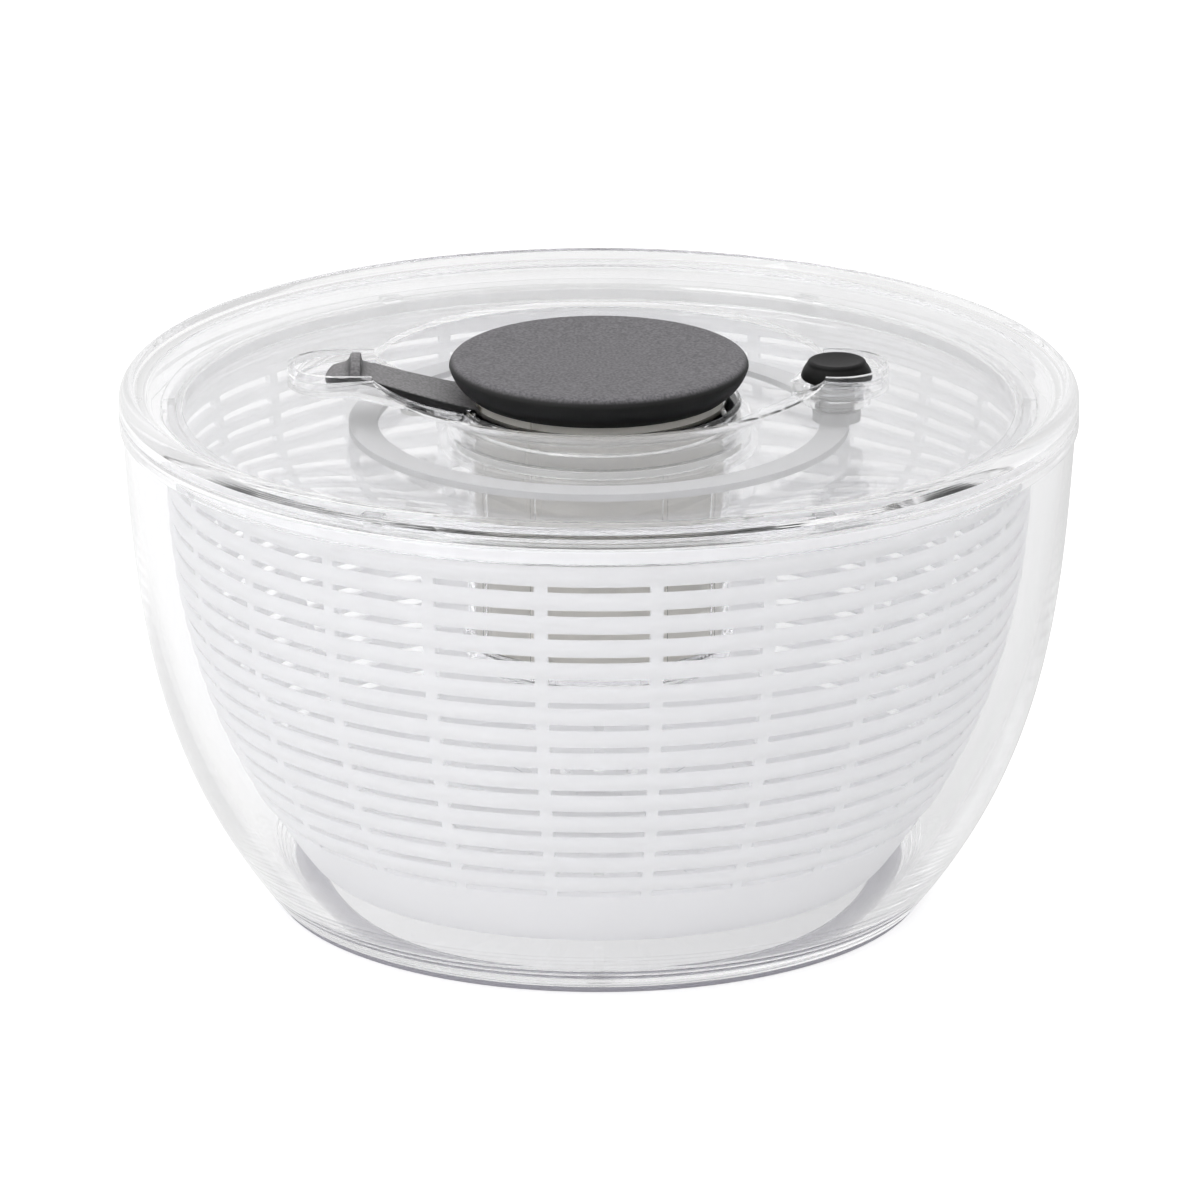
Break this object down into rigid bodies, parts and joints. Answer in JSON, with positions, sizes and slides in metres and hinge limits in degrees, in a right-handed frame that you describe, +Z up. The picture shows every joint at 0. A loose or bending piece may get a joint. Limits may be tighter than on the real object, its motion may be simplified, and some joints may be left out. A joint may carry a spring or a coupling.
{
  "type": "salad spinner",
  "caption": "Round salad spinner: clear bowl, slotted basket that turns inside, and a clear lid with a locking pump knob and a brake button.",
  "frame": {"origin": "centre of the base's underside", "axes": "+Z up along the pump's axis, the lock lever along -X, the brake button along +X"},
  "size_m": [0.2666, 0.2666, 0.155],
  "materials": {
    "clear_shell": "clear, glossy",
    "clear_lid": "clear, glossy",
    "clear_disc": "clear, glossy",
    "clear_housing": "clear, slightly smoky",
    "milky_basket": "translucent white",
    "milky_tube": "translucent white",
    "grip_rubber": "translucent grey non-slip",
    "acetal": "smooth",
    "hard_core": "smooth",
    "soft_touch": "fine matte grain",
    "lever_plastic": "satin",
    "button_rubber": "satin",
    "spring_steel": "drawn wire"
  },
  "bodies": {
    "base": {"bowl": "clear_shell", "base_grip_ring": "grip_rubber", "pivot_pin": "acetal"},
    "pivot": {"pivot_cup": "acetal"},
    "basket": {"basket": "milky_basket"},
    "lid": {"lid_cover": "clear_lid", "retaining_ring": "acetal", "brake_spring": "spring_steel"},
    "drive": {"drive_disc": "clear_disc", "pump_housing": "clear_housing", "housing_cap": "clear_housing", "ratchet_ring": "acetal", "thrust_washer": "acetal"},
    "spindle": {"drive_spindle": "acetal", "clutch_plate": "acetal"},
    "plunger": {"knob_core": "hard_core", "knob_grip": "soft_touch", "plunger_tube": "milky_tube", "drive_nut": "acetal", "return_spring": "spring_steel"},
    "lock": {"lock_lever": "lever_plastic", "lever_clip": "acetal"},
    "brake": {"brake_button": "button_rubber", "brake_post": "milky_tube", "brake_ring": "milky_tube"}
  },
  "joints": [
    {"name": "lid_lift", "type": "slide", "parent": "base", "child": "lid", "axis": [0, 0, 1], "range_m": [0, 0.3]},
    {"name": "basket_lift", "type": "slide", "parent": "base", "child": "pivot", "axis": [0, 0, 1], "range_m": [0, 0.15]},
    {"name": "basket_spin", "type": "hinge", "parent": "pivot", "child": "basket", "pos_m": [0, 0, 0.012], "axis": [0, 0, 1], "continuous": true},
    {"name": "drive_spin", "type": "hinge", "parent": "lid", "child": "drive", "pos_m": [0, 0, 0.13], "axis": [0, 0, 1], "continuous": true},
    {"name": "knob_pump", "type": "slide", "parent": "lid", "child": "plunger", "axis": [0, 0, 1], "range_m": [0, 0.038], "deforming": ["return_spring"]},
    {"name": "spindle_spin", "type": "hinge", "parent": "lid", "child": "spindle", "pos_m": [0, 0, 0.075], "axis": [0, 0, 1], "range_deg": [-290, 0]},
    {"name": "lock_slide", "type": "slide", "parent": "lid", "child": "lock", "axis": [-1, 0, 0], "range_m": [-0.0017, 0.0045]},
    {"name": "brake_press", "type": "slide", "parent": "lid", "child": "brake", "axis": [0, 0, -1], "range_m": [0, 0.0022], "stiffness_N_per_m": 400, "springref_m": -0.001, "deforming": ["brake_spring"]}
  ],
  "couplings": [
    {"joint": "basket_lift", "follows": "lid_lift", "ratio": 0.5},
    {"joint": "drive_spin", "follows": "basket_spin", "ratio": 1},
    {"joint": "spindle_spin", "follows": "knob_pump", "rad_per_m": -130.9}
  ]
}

........

— TASK OBJECTIVE —
Repeat the data exactly. Leave nothing out.

— ANSWER —
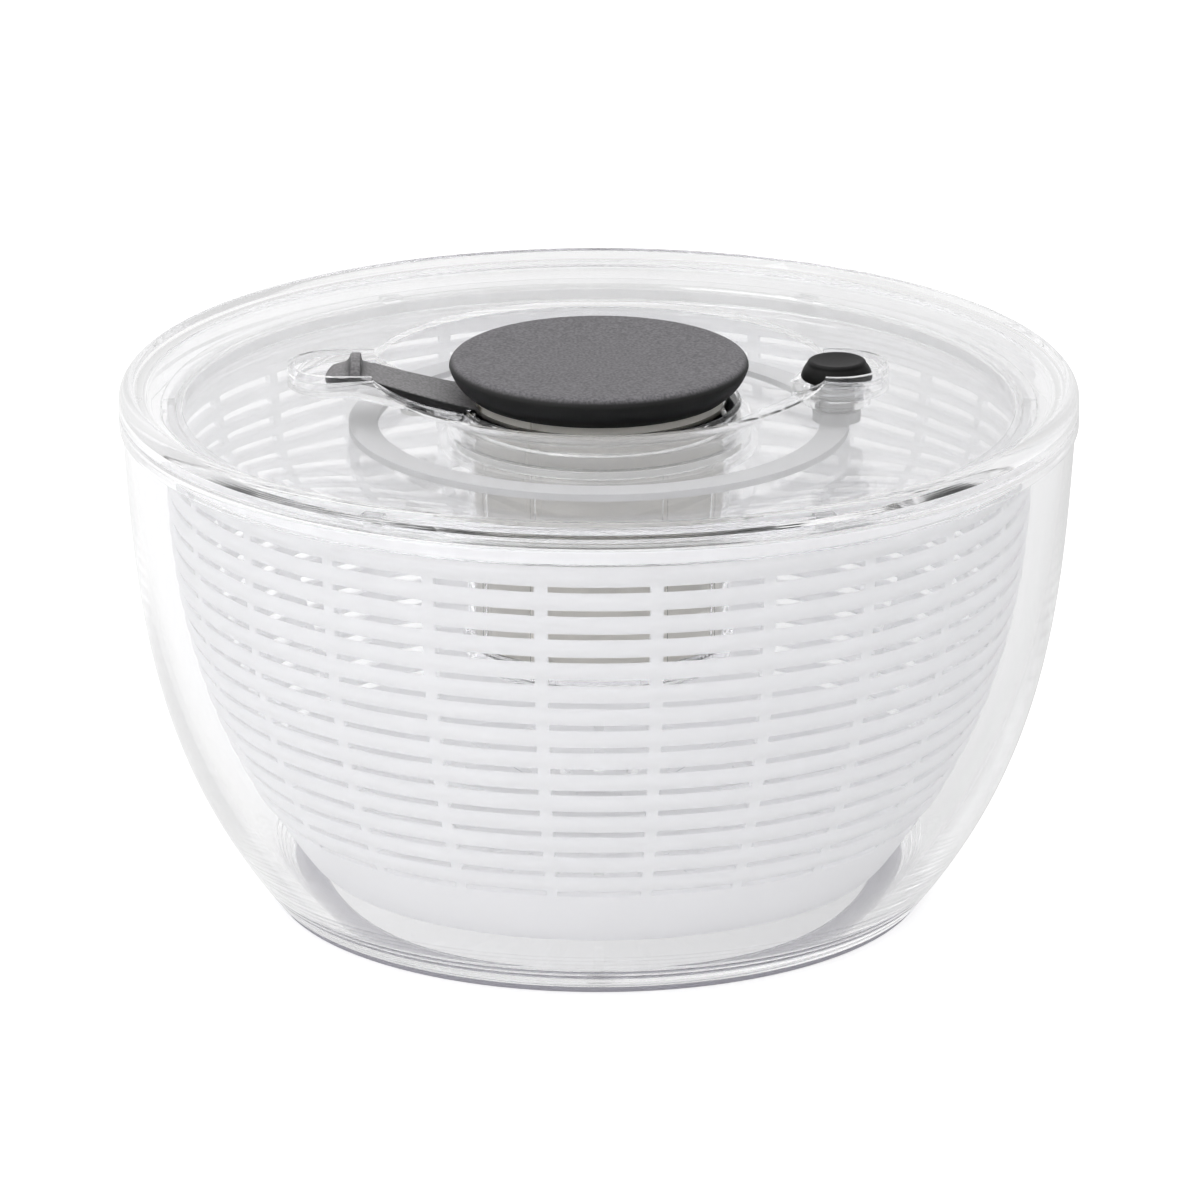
Break this object down into rigid bodies, parts and joints. Answer in JSON, with positions, sizes and slides in metres and hinge limits in degrees, in a right-handed frame that you describe, +Z up. The picture shows every joint at 0. A loose or bending piece may get a joint. Limits may be tighter than on the real object, its motion may be simplified, and some joints may be left out. A joint may carry a spring or a coupling.
{
  "type": "salad spinner",
  "caption": "Round salad spinner: clear bowl, slotted basket that turns inside, and a clear lid with a locking pump knob and a brake button.",
  "frame": {"origin": "centre of the base's underside", "axes": "+Z up along the pump's axis, the lock lever along -X, the brake button along +X"},
  "size_m": [0.2666, 0.2666, 0.155],
  "materials": {
    "clear_shell": "clear, glossy",
    "clear_lid": "clear, glossy",
    "clear_disc": "clear, glossy",
    "clear_housing": "clear, slightly smoky",
    "milky_basket": "translucent white",
    "milky_tube": "translucent white",
    "grip_rubber": "translucent grey non-slip",
    "acetal": "smooth",
    "hard_core": "smooth",
    "soft_touch": "fine matte grain",
    "lever_plastic": "satin",
    "button_rubber": "satin",
    "spring_steel": "drawn wire"
  },
  "bodies": {
    "base": {"bowl": "clear_shell", "base_grip_ring": "grip_rubber", "pivot_pin": "acetal"},
    "pivot": {"pivot_cup": "acetal"},
    "basket": {"basket": "milky_basket"},
    "lid": {"lid_cover": "clear_lid", "retaining_ring": "acetal", "brake_spring": "spring_steel"},
    "drive": {"drive_disc": "clear_disc", "pump_housing": "clear_housing", "housing_cap": "clear_housing", "ratchet_ring": "acetal", "thrust_washer": "acetal"},
    "spindle": {"drive_spindle": "acetal", "clutch_plate": "acetal"},
    "plunger": {"knob_core": "hard_core", "knob_grip": "soft_touch", "plunger_tube": "milky_tube", "drive_nut": "acetal", "return_spring": "spring_steel"},
    "lock": {"lock_lever": "lever_plastic", "lever_clip": "acetal"},
    "brake": {"brake_button": "button_rubber", "brake_post": "milky_tube", "brake_ring": "milky_tube"}
  },
  "joints": [
    {"name": "lid_lift", "type": "slide", "parent": "base", "child": "lid", "axis": [0, 0, 1], "range_m": [0, 0.3]},
    {"name": "basket_lift", "type": "slide", "parent": "base", "child": "pivot", "axis": [0, 0, 1], "range_m": [0, 0.15]},
    {"name": "basket_spin", "type": "hinge", "parent": "pivot", "child": "basket", "pos_m": [0, 0, 0.012], "axis": [0, 0, 1], "continuous": true},
    {"name": "drive_spin", "type": "hinge", "parent": "lid", "child": "drive", "pos_m": [0, 0, 0.13], "axis": [0, 0, 1], "continuous": true},
    {"name": "knob_pump", "type": "slide", "parent": "lid", "child": "plunger", "axis": [0, 0, 1], "range_m": [0, 0.038], "deforming": ["return_spring"]},
    {"name": "spindle_spin", "type": "hinge", "parent": "lid", "child": "spindle", "pos_m": [0, 0, 0.075], "axis": [0, 0, 1], "range_deg": [-290, 0]},
    {"name": "lock_slide", "type": "slide", "parent": "lid", "child": "lock", "axis": [-1, 0, 0], "range_m": [-0.0017, 0.0045]},
    {"name": "brake_press", "type": "slide", "parent": "lid", "child": "brake", "axis": [0, 0, -1], "range_m": [0, 0.0022], "stiffness_N_per_m": 400, "springref_m": -0.001, "deforming": ["brake_spring"]}
  ],
  "couplings": [
    {"joint": "basket_lift", "follows": "lid_lift", "ratio": 0.5},
    {"joint": "drive_spin", "follows": "basket_spin", "ratio": 1},
    {"joint": "spindle_spin", "follows": "knob_pump", "rad_per_m": -130.9}
  ]
}